--- Written request ---
Among the records that follow, find the line with "with BuildPart() as" and the line with "bpy.data.objects.remove(obj)". Set down those lines and all lines between them exactly, without adding anything.

--- Input ---
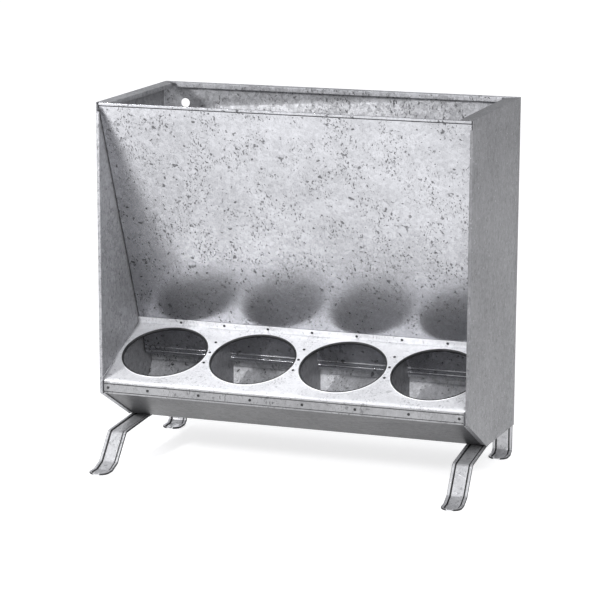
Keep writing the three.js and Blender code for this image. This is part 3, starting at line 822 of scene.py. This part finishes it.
def sheet_rivets():
    """The rivets of the lip, of the hopper and tray joint, and of the dividers."""
    lip_places = [-LIP_RIVET_ENDS, LIP_RIVET_ENDS]
    lip_places += [LIP_RIVET_SHIFT + (i - 2.5) * LIP_RIVET_PITCH for i in range(6)]
    for number, x in enumerate(sorted(lip_places), start=1):
        rivet(f"lip_rivet_{number}", x, (0, LIP_RIVET_Z), (-1, 0), THIN_GRIP)
    on_joint = on_panel(JOINT_DOWN - HOPPER_RIVET_UP, HOPPER_RIVET_OUT)
    for i in range(HOPPER_RIVET_COUNT):
        rivet(f"hopper_rivet_{i + 1}", (i - 3) * HOLE_PITCH / 2, on_joint, panel_out, THIN_GRIP)
    number = 0
    for i in (1, 2, 3):
        for up in DIVIDER_RIVET_UPS:
            number += 1
            rivet(f"divider_rivet_{number}", (i - 2) * HOLE_PITCH + DIVIDER_SHIFT, on_tray(up, 0),
                  tray_out, THIN_GRIP)


def strap_rivets():
    """Two rivets for each leg, from below, and two for each foot, flush at the back."""
    number = 0
    for side in (-1, 1):
        for leg_y, foot_z in STRAP_RIVET_PLACES:
            number += 1
            rivet(f"leg_rivet_{number}", side * LEG_X, (leg_y, LEG_RIVET_Z), (0, -1), STRAP_GRIP)
            rivet(f"foot_rivet_{number}", side * STRAP_X, (FOOT_RIVET_Y, foot_z), (-1, 0),
                  STRAP_GRIP, flush=True)


def build_pieces():
    hopper_front()
    feeding_tray()
    legs_and_feet()
    sheet_rivets()
    strap_rivets()
    softened("side_panel_left", "side")
    softened("side_panel_right", "side_right_painted_shade")
    softened("back_panel", "back")
    softened("trough_pan", "pan", "pan_under_painted_shade")
    softened("hopper_floor", "pan")
    for i in (1, 2, 3):
        softened(f"divider_{i}", "divider")


# ---------- floor, in metres ----------

FLOOR_HALF = 40
FLOOR_PLACE = (0, 0, -0.0005)
FLOOR_GREYS = [(0.60, 0.60, 0.605, 1), (0.64, 0.64, 0.645, 1)]
FLOOR_GLOW = 0.66


def add_floor():
    """Pale paper, partly self-lit, in place of the photograph's white ground."""
    graph = Graph("floor_paper")
    cloud = graph.between(graph.noise(graph.place, 3.0), *WIDE_RANGE)
    graph.put(graph.shader, "Base Color", graph.mix(cloud, *FLOOR_GREYS))
    graph.put(graph.shader, "Roughness", 0.9)
    graph.put(graph.shader, "Specular IOR Level", 0.1)
    graph.put(graph.shader, "Emission Color", (1.0, 1.0, 1.0, 1))
    graph.put(graph.shader, "Emission Strength", FLOOR_GLOW)
    mesh = bpy.data.meshes.new("floor")
    work = bmesh.new()
    bmesh.ops.create_grid(work, x_segments=8, y_segments=8, size=FLOOR_HALF)
    work.to_mesh(mesh)
    work.free()
    mesh.materials.append(graph.material)
    floor = bpy.data.objects.new("floor", mesh)
    floor.location = FLOOR_PLACE
    scene.collection.objects.link(floor)


scene.view_settings.view_transform = "Standard"
add_camera()
add_light()
looks = make_materials()
build_pieces()
add_floor()
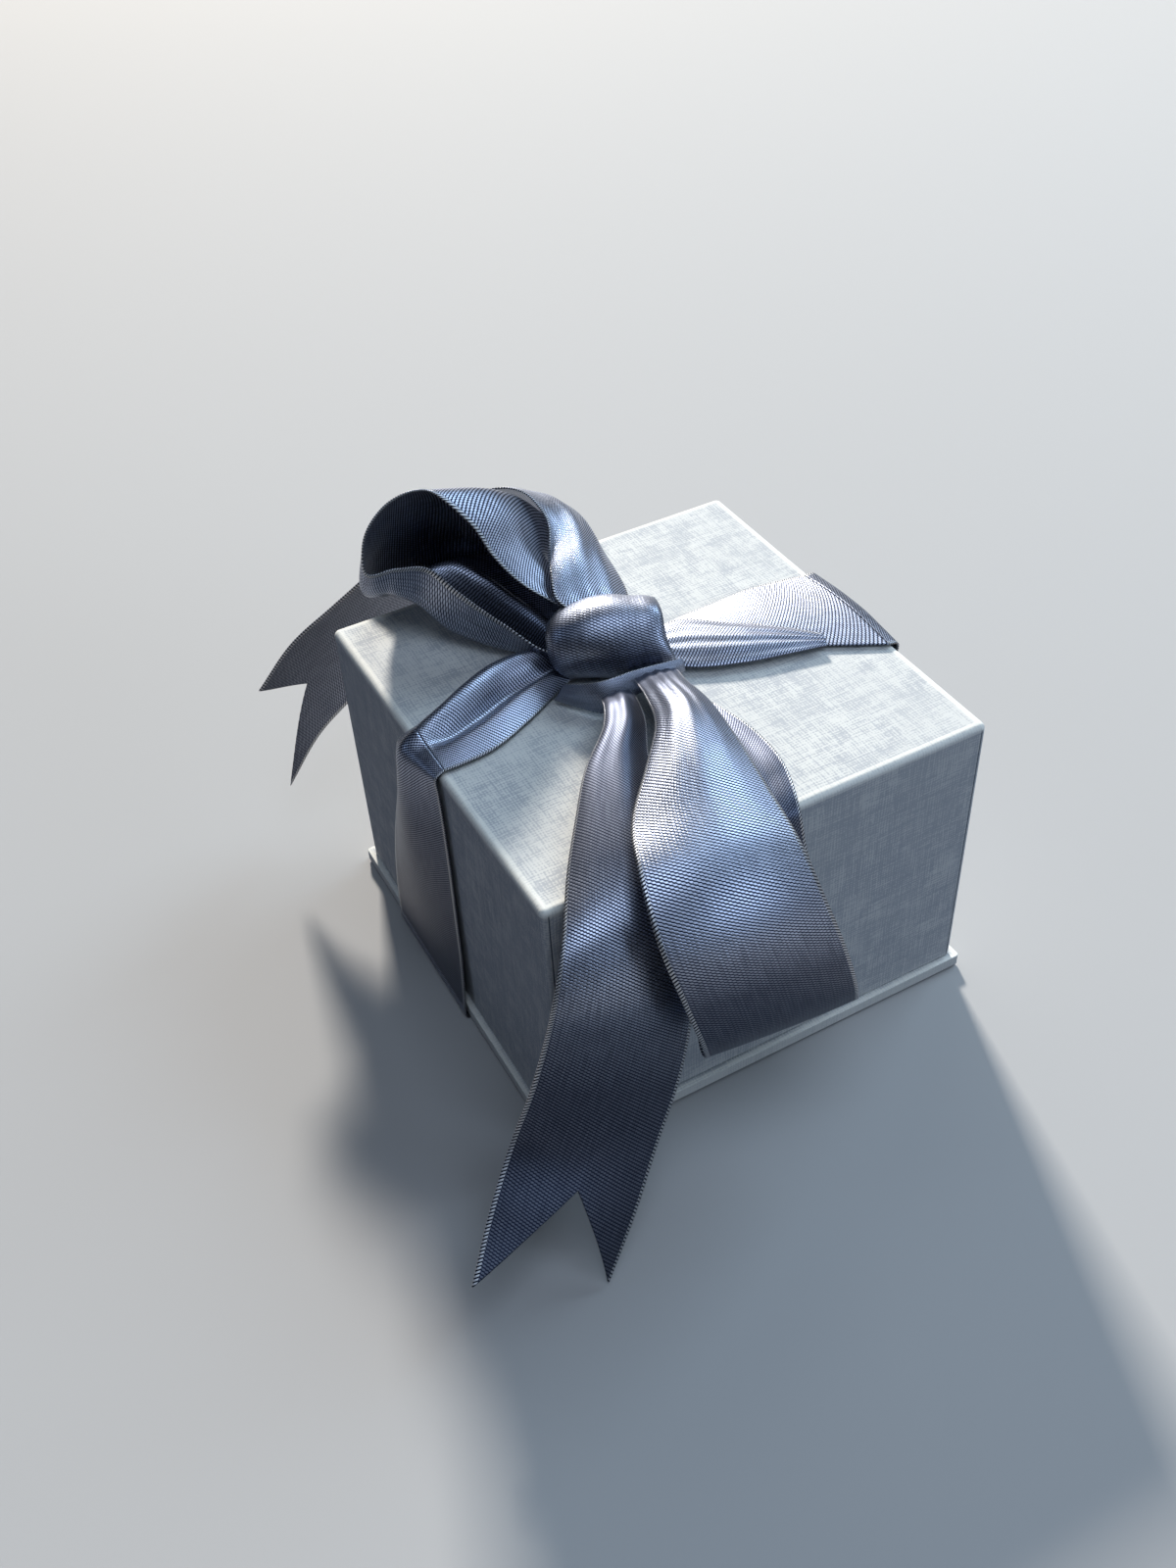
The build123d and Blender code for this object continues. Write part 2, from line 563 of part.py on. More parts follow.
with BuildPart() as ribbon_tail_back:
    add(strip(tail_back_rows))
    add(notch(tail_back_rows, back_notch), mode=Mode.SUBTRACT)
    add(ribbon_knot.part, mode=Mode.SUBTRACT)
ribbon_tail_back.part.label = "ribbon_tail_back"

pieces = [
    lid_board,
    lid_corner_stays,
    lid_wrap,
    lid_lining,
    lid_pad,
    base_board,
    base_wrap,
    base_underside_paper,
    tray_board,
    tray_corner_stays,
    tray_wrap,
    tray_lining,
    insert_foam,
    insert_cover,
    ribbon_knot,
    ribbon_knot_fold,
    ribbon_band_top_left,
    ribbon_band_left,
    ribbon_band_top_right,
    ribbon_band_right,
    ribbon_under_strap,
    ribbon_loop_left,
    ribbon_loop_front,
    ribbon_tail_front,
    ribbon_tail_back,
]
for piece in pieces:
    export_step(piece.part, f"parts/{piece.part.label}.step")
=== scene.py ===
# A presentation box tied with a satin ribbon, dressed round its solids. Metres, Z up, front towards -Y.
import math

import bmesh
import bpy
import numpy as np
from mathutils import Matrix, Vector


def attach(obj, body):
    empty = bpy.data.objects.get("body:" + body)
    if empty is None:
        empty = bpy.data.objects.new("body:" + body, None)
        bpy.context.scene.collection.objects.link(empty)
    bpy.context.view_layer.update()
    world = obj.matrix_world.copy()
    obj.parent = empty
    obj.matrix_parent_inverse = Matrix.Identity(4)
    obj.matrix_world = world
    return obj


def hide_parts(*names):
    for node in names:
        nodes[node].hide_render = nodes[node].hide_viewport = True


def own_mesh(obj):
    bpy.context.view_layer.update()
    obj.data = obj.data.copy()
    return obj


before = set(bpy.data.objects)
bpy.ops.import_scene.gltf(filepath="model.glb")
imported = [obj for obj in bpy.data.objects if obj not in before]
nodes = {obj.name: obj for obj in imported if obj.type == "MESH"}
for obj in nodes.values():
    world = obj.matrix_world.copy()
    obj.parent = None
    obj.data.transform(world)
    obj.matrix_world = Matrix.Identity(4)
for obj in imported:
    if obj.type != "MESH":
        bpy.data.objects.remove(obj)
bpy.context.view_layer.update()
mm = 0.001

# Where the photograph was taken from
view = {
    "place": (-0.08778, -0.15650, 0.19086),
    "right": (0.876, -0.480, -0.045),
    "up": (0.352, 0.572, 0.741),
    "back": (-0.330, -0.665, 0.670),
    "lens": 35.70,
    "sensorWidth": 36,
    "nearest": 0.01,
}
cameraData = bpy.data.cameras.new("camera")
cameraData.lens = view["lens"]
cameraData.sensor_width = view["sensorWidth"]
cameraData.clip_start = view["nearest"]
camera = bpy.data.objects.new("camera", cameraData)
bpy.context.scene.collection.objects.link(camera)
turn = Matrix((view["right"], view["up"], view["back"])).transposed()
camera.matrix_world = Matrix.Translation(view["place"]) @ turn.to_quaternion().to_matrix().to_4x4()
bpy.context.scene.camera = camera
print("camera set")


# The ribbon's make, in mm; its columns stand closer together at the selvedges
ribbon = {
    "width": 25.0,
    "thickness": 0.24,
    "rowStep": 0.3,
    "edgeColumns": (0.0, 0.014, 0.03, 0.046, 0.066),
    "innerColumns": 19,
}


def startMaterial(name, color, roughness):
    made = bpy.data.materials.new(name)
    made.use_nodes = True
    tree = made.node_tree
    shader = tree.nodes["Principled BSDF"]
    shader.inputs["Base Color"].default_value = (*color, 1)
    shader.inputs["Roughness"].default_value = roughness
    return made, tree, shader


def addNode(tree, kind, **values):
    # Values whose names are sockets go there, and the rest are the node's own settings
    node = tree.nodes.new(kind)
    for name, value in values.items():
        if hasattr(node, name):
            setattr(node, name, value)
        else:
            node.inputs[name.replace("_", " ")].default_value = value
    return node


def doMath(tree, operation, first, second=None, third=None):
    node = tree.nodes.new("ShaderNodeMath")
    node.operation = operation
    for place, value in enumerate((first, second, third)):
        if value is None:
            continue
        if isinstance(value, (int, float)):
            node.inputs[place].default_value = value
        else:
            tree.links.new(value, node.inputs[place])
    return node.outputs[0]


def fade(tree, value, start, end, low=0.0, high=1.0):
    node = tree.nodes.new("ShaderNodeMapRange")
    node.interpolation_type = "SMOOTHSTEP"
    tree.links.new(value, node.inputs["Value"])
    for name, number in (("From Min", start), ("From Max", end), ("To Min", low), ("To Max", high)):
        node.inputs[name].default_value = number
    return node.outputs[0]


def mixColors(tree, share, first, second):
    node = tree.nodes.new("ShaderNodeMix")
    node.data_type = "RGBA"
    for name, value in (("Factor", share), ("A", first), ("B", second)):
        socket = [s for s in node.inputs if s.name == name and s.enabled][0]
        if isinstance(value, (int, float)):
            socket.default_value = value
        elif isinstance(value, tuple):
            socket.default_value = (*value, 1)
        else:
            tree.links.new(value, socket)
    return [s for s in node.outputs if s.enabled][0]


noiseLook = {"seedShift": (1.0, 1.7, 0.6), "roughness": 0.55}


def threadNoise(tree, coordinates, scale, detail=2.0, seed=0.0):
    # Noise drawn out along the axis with the small scale
    shift = tuple(seed * part for part in noiseLook["seedShift"])
    mapping = addNode(tree, "ShaderNodeMapping", Scale=scale, Location=shift)
    tree.links.new(coordinates, mapping.inputs["Vector"])
    noise = addNode(tree, "ShaderNodeTexNoise", Scale=1.0, Detail=detail, Roughness=noiseLook["roughness"])
    tree.links.new(mapping.outputs[0], noise.inputs["Vector"])
    return noise.outputs["Fac"]


def addBump(tree, shader, height, distance, strength=1.0):
    bump = addNode(tree, "ShaderNodeBump", Strength=strength, Distance=distance)
    tree.links.new(height, bump.inputs["Height"])
    tree.links.new(bump.outputs[0], shader.inputs["Normal"])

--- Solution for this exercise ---
with BuildPart() as ribbon_tail_back:
    add(strip(tail_back_rows))
    add(notch(tail_back_rows, back_notch), mode=Mode.SUBTRACT)
    add(ribbon_knot.part, mode=Mode.SUBTRACT)
ribbon_tail_back.part.label = "ribbon_tail_back"

pieces = [
    lid_board,
    lid_corner_stays,
    lid_wrap,
    lid_lining,
    lid_pad,
    base_board,
    base_wrap,
    base_underside_paper,
    tray_board,
    tray_corner_stays,
    tray_wrap,
    tray_lining,
    insert_foam,
    insert_cover,
    ribbon_knot,
    ribbon_knot_fold,
    ribbon_band_top_left,
    ribbon_band_left,
    ribbon_band_top_right,
    ribbon_band_right,
    ribbon_under_strap,
    ribbon_loop_left,
    ribbon_loop_front,
    ribbon_tail_front,
    ribbon_tail_back,
]
for piece in pieces:
    export_step(piece.part, f"parts/{piece.part.label}.step")
=== scene.py ===
# A presentation box tied with a satin ribbon, dressed round its solids. Metres, Z up, front towards -Y.
import math

import bmesh
import bpy
import numpy as np
from mathutils import Matrix, Vector


def attach(obj, body):
    empty = bpy.data.objects.get("body:" + body)
    if empty is None:
        empty = bpy.data.objects.new("body:" + body, None)
        bpy.context.scene.collection.objects.link(empty)
    bpy.context.view_layer.update()
    world = obj.matrix_world.copy()
    obj.parent = empty
    obj.matrix_parent_inverse = Matrix.Identity(4)
    obj.matrix_world = world
    return obj


def hide_parts(*names):
    for node in names:
        nodes[node].hide_render = nodes[node].hide_viewport = True


def own_mesh(obj):
    bpy.context.view_layer.update()
    obj.data = obj.data.copy()
    return obj


before = set(bpy.data.objects)
bpy.ops.import_scene.gltf(filepath="model.glb")
imported = [obj for obj in bpy.data.objects if obj not in before]
nodes = {obj.name: obj for obj in imported if obj.type == "MESH"}
for obj in nodes.values():
    world = obj.matrix_world.copy()
    obj.parent = None
    obj.data.transform(world)
    obj.matrix_world = Matrix.Identity(4)
for obj in imported:
    if obj.type != "MESH":
        bpy.data.objects.remove(obj)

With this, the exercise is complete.